Once we got to a comfortable place with the song we started looking for singers and I researched dozens of artists and came up with a handful of people. The directors liked one male and one female so we decided to get them to sing a recorded audition. I recorded them singing individually and made several mixes of the song with them as soloists and as a duet. It was eventually decided that we would get them as a duet and that the singers, Joy Askew and Frank Carillo would make a good combination of styles to sing the song. We set a recording date to do the final vocals, however right before the date it was decided that the direction of the song didn’t work for the graphics that we had gone too far in the ‘edgy’ direction.
So rather than scrap the song, I convinced the directors to let me take a couple of days to re arrange the song and see if any of them worked. I spent a day doing alternate mixes and then went off to play piano at “The Lion King” on Broadway and when I was there a new idea started forming in my head. After the show was over I came home and put on headphones and started improvising a piano part while listening to Joy’s vocal performance that I had recorded for the demo. After two or three takes I came up with something I thought worked well and was totally different in style and feel of the song.
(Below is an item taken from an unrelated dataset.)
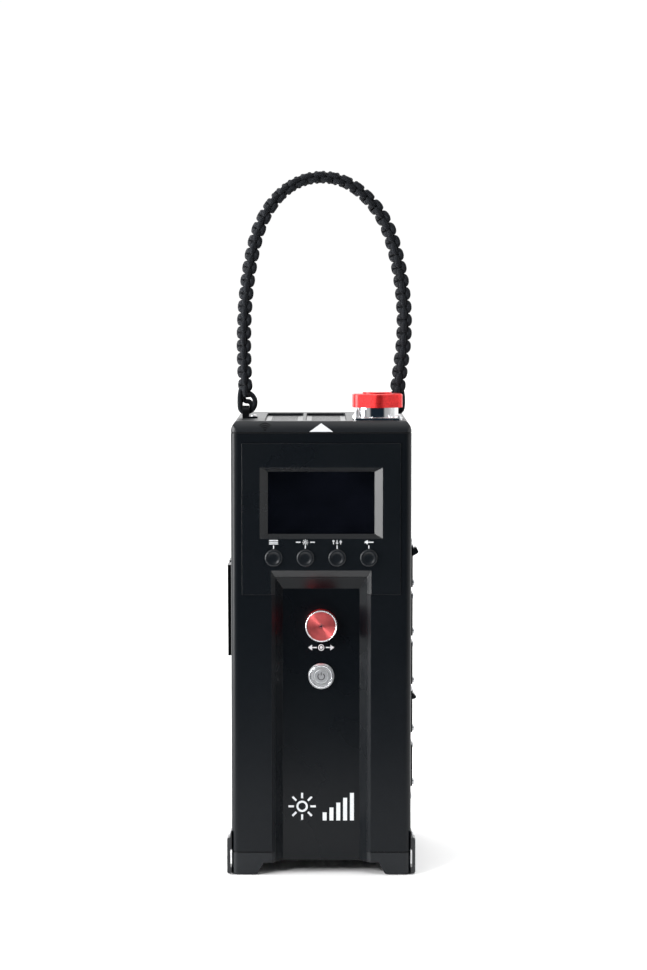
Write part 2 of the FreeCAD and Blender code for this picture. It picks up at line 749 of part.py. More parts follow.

I made a mix of the original acoustic guitars and new piano parts. The next morning I posted about 6 or 7 different versions of the song and the one they loved was the ‘unplugged version’ that I had improvised the night before.
Then at this point we had been using lyrics based on a poem written by one of the felled skaters that Maggie Monteith (writer of the film) had written for the song but it was decided that it would be good if one of the singers (who are also great songwriters ) would work on new lyrics to make the song more personal to them to sing on the vocal performance.
Joy Askew worked on some verses and a chorus, we then combined the two sets of lyrics to come up with the final version for the song. The original more ‘rock’ version is used on the end credits and a 4 minute version will be released as a single. The unplugged version is on the opening credit graphics. I performed all guitars and piano on the track and used the great Tom Barney on bass.
Eventually, Fantom Events decided that they wanted the “cache” of the original David Gray song for the February 17th live event, however, the Rise Song we wrote is being promoted as the theme song for the film and is still being used on the end credits. The new song will be used during the opening title sequence in every subsequent screening of the film. Skater Randy Gardner choreographed an 18 skater tribute to the victims of the crash, using the full length version of “Rise”, that was taped during the US Nationals two weeks ago and that performance will also be shown as part of the live event.
The song is available as a free download now here:
At the live film premier in February 17, skater Evan Lysecek, a gold medalist at the Vancouver Olympics, will also be skating a routine live to a cue from the score.
FMM: Where can people learn more about the film “Rise”?
PC: Visit the website at http://www.rise1961.com/
About the Composer
Peter Calandra is a New York City-based composer and keyboard player. He has scored 18 movies including: Rise (2010, Lookalike Productions, USFSA), Unmatched (2010 Lookalike Productions, ESPN), Dreams At The End Of A Rope (2010 Remy Award, Houston Film Festival), Red Right Wrong (2009 Stock’s-Eye Films) Let It Out The Movie (2008 Lookalike Productions, Kleenex, USOC) Night Into Day (2008 Lookalike Productions, Selection 2008 Los Angeles Short Film Festival), Trip To The Planetarium (2008 Licorne Films, Selection Cannes Film Festival) The Sickness (2007 Antidote Films) Jellysmoke (Winner 2005 Los Angeles Film Festival, Nominee 2006 Independent Spirit Award), Unknown Soldier (2004 CL Productions feature film, Winner 2004 Los Angeles and Philadelphia Film Festivals, Nominee 2005 Independent Spirit Award).
He has scored television projects for National Geographic, Sesame Workshop, ABC-Touchstone, NBC, FOX Sports, A&E, and the Discovery Networks. He has also written over 1700 compositions for television broadcast including 37 theme packages for shows on Fox Sports Net, ESPN, Bravo, Discovery, ABC, Comcast Sports Net, Madison Square Garden Network, SNY and The Big Ten Network. His music is heard multiple times hourly on both network and cable television all over the world.
Peter spent 10 years as the Keyboard 1 player for the Broadway production of Miss Saigon. He also toured the U.S.A playing Keyboard 1 with Les Miserables and performed in the Broadway Production of Phantom Of The Opera. He also served as Pianist/Conductor and Musical Director for the award winning original NYC production of Little Shop of Horrors and spent the summer of 1984 in the Radio City Music Hall Orchestra.
He is currently playing part time on Broadway at The Lion King. Peter has performed or recorded with the NY Pops Orchestra, Dee Dee Bridgewater, Susan Anton, Don Cherry, Aretha Franklin, Allen Ginsberg, Annie Golden, Lillianne Montevecchi and spent 16 years as keyboard player in the NYC Based artist/musician Larry Rivers’ “Climax Band”.
He has released 3 CD’s of his jazz piano music and has had the soundtracks to Unknown Soldier and Jellysmoke released on the Moviescore Media label. Peter has a Master’s Degree in Music Composition from Queens College, CUNY where he studied with Thea Musgrave, George Perle, Jimmy Heath and Sol Berkowitz.